A job candidate today called our attention to a study called "Educating Lawyers: Preparation for the Profession of Law" by the Carnegie Foundation for the Advancement of Teaching. The study observes—and this is hardly a secret—that "legal education typically pays relatively little attention to direct training in professional practice." In this regard, law school is unlike other postgraduate education, particularly medical school. My understanding is that after a year or two of medical school, medical students actually know how to do some real, useful, professional things—say, how to set a broken bone. A second year law student, by contrast, might have no idea how to file an actual complaint or interview a client. The Carnegie study suggests that law schools need an "integrated curriculum" that teaches doctrine, skills, and ethics, and in which all faculty teach both doctrinal and practical courses.
Sounds lovely, doesn't it? People are always encouraging change in law school education. And it's not that the Carnegie study's suggestions are so bad. But I do have two fundamental problems with them.
First of all, I have always disagreed with critics who complain that law school is disconnected from the development of actual legal practice skills. It's not that the critics are substantively incorrect—law school is rather disconnected from actual legal practice skills—but I have never regarded that as a terrible problem. A lawyer has her whole life to learn how to practice. But never again will she have the luxury of taking the time necessary to think about big theoretical and doctrinal issues. A lot of legal practice is a continual series of meeting deadlines. The three years of law school are a magical opportunity to think about issues. Sure, lawyers think about issues too, but rarely with the time and breadth available in law school. I regard that as good, not bad.

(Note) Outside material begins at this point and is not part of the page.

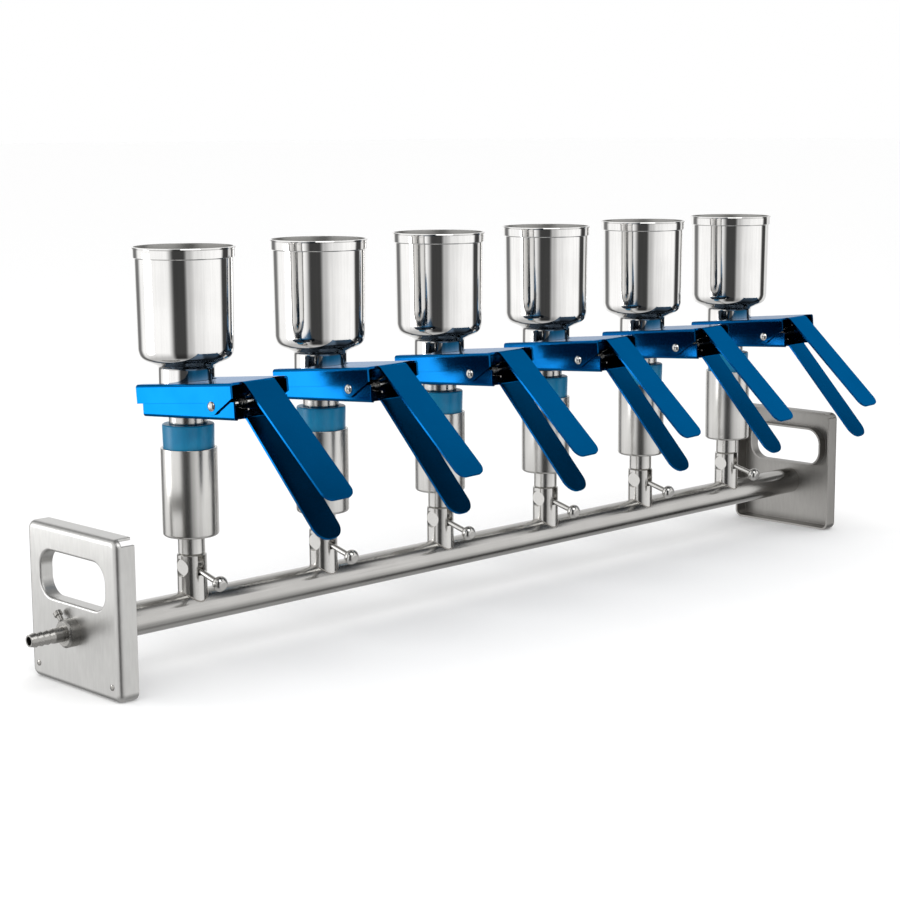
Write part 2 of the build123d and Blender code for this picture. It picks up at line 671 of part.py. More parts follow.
# Lower jaws: the same build nested between the upper jaw's flanges, with a narrow handle
for number in range(1, station_count + 1):
    x = station_x(number)
    along, up, across = clamp_directions(lower_tilt)
    pin_s, pin_h = pin_point(lower_tilt)
    outer = -lower_plate - clamp_sheet
    with BuildPart() as lower_jaw:
        with BuildSketch(clamp_side(x, lower_tilt)):
            with BuildLine():
                Polyline((-lower_front, outer), (-lower_front, outer + lower_flange_rise),
                         (flange_end, outer + lower_flange_rise), (flange_end, outer), close=True)
            make_face()
            with Locations((pin_s, pin_h)):
                Circle(ear_radius)
        extrude(amount=lower_half_width, both=True)
        ridge = lower_jaw.edges().filter_by(Axis((x, 0, grip_z), along))
        fillet(ridge.sort_by(Axis((x, 0, grip_z), up))[:2], clamp_bend)
        with BuildSketch(clamp_plan(x, lower_tilt, -lower_plate)):
            Rectangle(4 * upper_bend, 2 * (lower_half_width - clamp_sheet))
        extrude(amount=4 * flange_radius, mode=Mode.SUBTRACT)
        with BuildSketch(level_plan(x, flange_bottom - seat_gap)):
            Circle(jaw_inner + clamp_sheet)
            with Locations((-lower_front / 2, 0)):
                Rectangle(lower_front, 2 * (jaw_inner + clamp_sheet))
        extrude(amount=-2 * lower_lip)
        with BuildSketch(clamp_plan(x, lower_tilt, outer)):
            Rectangle(4 * flange_radius, 4 * flange_radius)
        extrude(amount=-flange_radius, mode=Mode.SUBTRACT)
        with BuildSketch(level_plan(x, grip_z)):
            Circle(jaw_inner)
            with Locations((-flange_radius, 0)):
                Rectangle(2 * flange_radius, 2 * jaw_inner)
        extrude(amount=-flange_radius, mode=Mode.SUBTRACT)
        with BuildSketch(clamp_plan(x, lower_tilt, outer)):
            with BuildLine():
                Polyline(*rear_corners(lower_handle_half, lower_half_width, lower_bend), close=True)
            make_face()
        extrude(amount=clamp_sheet)
        with BuildSketch(clamp_side(x, lower_tilt)):
            with BuildLine():
                FilletPolyline(*handle_line(lower_bend, outer + clamp_sheet / 2,
                                            lower_handle_angle, lower_handle_length),
                               radius=handle_bend_radius / 3)
            trace(line_width=clamp_sheet)
        extrude(amount=lower_handle_half, both=True)
        reach = math.radians(lower_handle_angle)
        face_normal = along * math.sin(reach) + up * math.cos(reach)
        fillet(lower_jaw.edges().filter_by(Axis((x, 0, grip_z), face_normal)), lower_handle_corner)
        with BuildSketch(clamp_side(x, lower_tilt)):
            with Locations((pin_s, pin_h)):
                Circle(pin_radius + pin_fit)
        extrude(amount=clamp_half_width, both=True, mode=Mode.SUBTRACT)
    lower_jaw.part.label = f"clamp_lower_jaw_{number}"
    export_step(lower_jaw.part, f"parts/clamp_lower_jaw_{number}.step")

# Clamp pins: riveted through both jaws' flanges, with a domed head at each end
pin_half = clamp_half_width + pin_end_gap
pin_s, pin_h = pin_point(upper_tilt)
with BuildPart() as clamp_pins:
    for number in range(1, station_count + 1):
        along, up, across = clamp_directions(upper_tilt)
        middle = Vector(station_x(number), 0, grip_z) + along * pin_s + up * pin_h
        with BuildSketch(Plane(origin=middle, z_dir=across)):
            Circle(pin_radius)
        extrude(amount=pin_half, both=True)
        for end in (-1, 1):
            with BuildSketch(Plane(origin=middle + across * (end * pin_half), z_dir=across * end)):
                Circle(pin_head_radius)
            extrude(amount=pin_head_height, taper=pin_head_taper)
clamp_pins.part.label = "clamp_pins"
export_step(clamp_pins.part, "parts/clamp_pins.step")

# Clamp springs: coils round the pins, with a leg to each handle, drawn as they are squeezed
coil_angle = math.radians(180 * (2 * spring_turns + 1) - spring_upper_lean - spring_lower_lean)
coil_radius = pin_radius + spring_seat + spring_wire
coil_width = spring_pitch * coil_angle / (2 * math.pi)
with BuildPart() as clamp_springs:
    for number in range(1, station_count + 1):
        along, up, across = clamp_directions(upper_tilt)
        middle = Vector(station_x(number), 0, grip_z) + along * pin_s + up * pin_h
        lean = math.radians(spring_upper_lean)
        start = up * math.cos(lean) - along * math.sin(lean)
        coil_foot = middle - across * (coil_width / 2)
        wire_points = []
        with BuildLine() as wire_path:
            for step in range(0, 49):
                angle = coil_angle * step / 48
                side = start * math.cos(angle) + across.cross(start) * math.sin(angle)
                rise = across * (coil_width * step / 48)
                wire_points.append(coil_foot + side * coil_radius + rise)
            first_leg = wire_points[0] - across.cross(start) * spring_leg
            droop = math.radians(spring_lower_lean)
            leg_way = along * math.cos(droop) - up * math.sin(droop)
            last_leg = wire_points[-1] + leg_way * spring_leg
            Polyline(first_leg, *wire_points, last_leg)
        with BuildSketch(Plane(origin=first_leg, z_dir=across.cross(start))):
            RegularPolygon(spring_wire, 6)
        sweep(transition=Transition.RIGHT)
clamp_springs.part.label = "clamp_springs"
export_step(clamp_springs.part, "parts/clamp_springs.step")
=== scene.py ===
import json
import math

import bmesh
import bpy
from mathutils import Matrix, Vector

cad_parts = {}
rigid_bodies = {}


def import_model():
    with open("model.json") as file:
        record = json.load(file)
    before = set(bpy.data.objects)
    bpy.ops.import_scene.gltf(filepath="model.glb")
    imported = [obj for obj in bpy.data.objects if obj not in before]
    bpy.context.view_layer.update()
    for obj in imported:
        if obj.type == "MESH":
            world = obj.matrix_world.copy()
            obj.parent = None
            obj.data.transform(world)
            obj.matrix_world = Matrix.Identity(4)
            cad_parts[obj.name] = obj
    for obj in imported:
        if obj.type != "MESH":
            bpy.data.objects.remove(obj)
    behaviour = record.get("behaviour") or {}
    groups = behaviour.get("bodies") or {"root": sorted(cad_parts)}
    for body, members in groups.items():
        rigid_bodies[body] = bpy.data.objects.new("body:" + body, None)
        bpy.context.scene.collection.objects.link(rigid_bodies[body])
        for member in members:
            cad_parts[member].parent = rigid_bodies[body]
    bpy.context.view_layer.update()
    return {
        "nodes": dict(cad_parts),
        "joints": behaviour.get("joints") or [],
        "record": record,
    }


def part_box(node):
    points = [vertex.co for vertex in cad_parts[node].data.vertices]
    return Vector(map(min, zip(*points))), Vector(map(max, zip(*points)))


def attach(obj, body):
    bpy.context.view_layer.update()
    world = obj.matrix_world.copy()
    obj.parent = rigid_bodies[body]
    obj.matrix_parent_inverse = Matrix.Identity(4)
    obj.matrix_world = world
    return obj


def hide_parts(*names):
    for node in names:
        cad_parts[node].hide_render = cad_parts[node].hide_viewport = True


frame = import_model()
bpy.ops.object.select_all(action="DESELECT")


# Camera: a long lens a little above the funnels, looking along the row from the hose barb's
# end. Its place and turn were fitted to the photo's funnels, tube and end plates.
camera_data = bpy.data.cameras.new("camera")
camera_data.lens = 78.25
camera_data.clip_end = 200
camera = bpy.data.objects.new("camera", camera_data)
bpy.context.scene.collection.objects.link(camera)
bpy.context.scene.camera = camera
camera_turn = Matrix.Rotation(math.radians(-44.122), 4, "Z")
camera_pitch = Matrix.Rotation(math.radians(90 - 9.295), 4, "X")
camera_roll = Matrix.Rotation(math.radians(-0.334), 4, "Z")
camera_place = Matrix.Translation((-0.765872, -1.17217, 0.398137))
camera.matrix_world = camera_place @ camera_turn @ camera_pitch @ camera_roll
bpy.context.scene.view_settings.view_transform = "Standard"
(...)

A second fundamental issue with the Carnegie report and with other big-picture plans to revamp law school is that the incentives are all wrong. I'm willing to assume that some of the suggestions in the Carnegie report could improve student experiences (although I didn't see much data to support this claim). But it would be a lot of work. And it would be a lot of work related to teaching. And work related to teaching is not rewarded.
That's a fundamental problem with legal education. I happen to teach at a school that takes teaching more seriously than any other school I know of the same or better quality. We have a culture of working hard at teaching and doing it well. I'll match my teaching evaluations against anybody's. And teaching well is intrinsically satisfying; I enjoy doing it. But the career value? Basically, zero. It certainly does nothing for one's reputation in the legal academy generally. People at other schools can't even observe your teaching; they can only read your scholarship. Indeed, some people seem to think that if you're a really good teacher, that's a negative, because it means you must not be spending enough time on scholarship.
So I would say that the Carnegie study's suggestions can't possibly be achieved without a fundamental change in the reward system for legal academics. And it's hard for me to see how that change could occur. Even if an individual school chooses to reward good teaching, it can't affect the external incentives that academia as a whole creates.
Posted 2-13-07 4:20 pm
1 comment:
I find your notion of "reward" interesting.
Long ago my former law Dean and I had a discussion about what was then called clinical studies. It was my contention that the role of the law school was to provide the theory and the law firm or Bar the training in the practice of law. I did not think of it until reading your comment, but the firm that trains well will achieve a reward because its lawyers will be more valuable. Or at least know how to bill and collect (which, come to think about it, I wish was covered by a law school class.)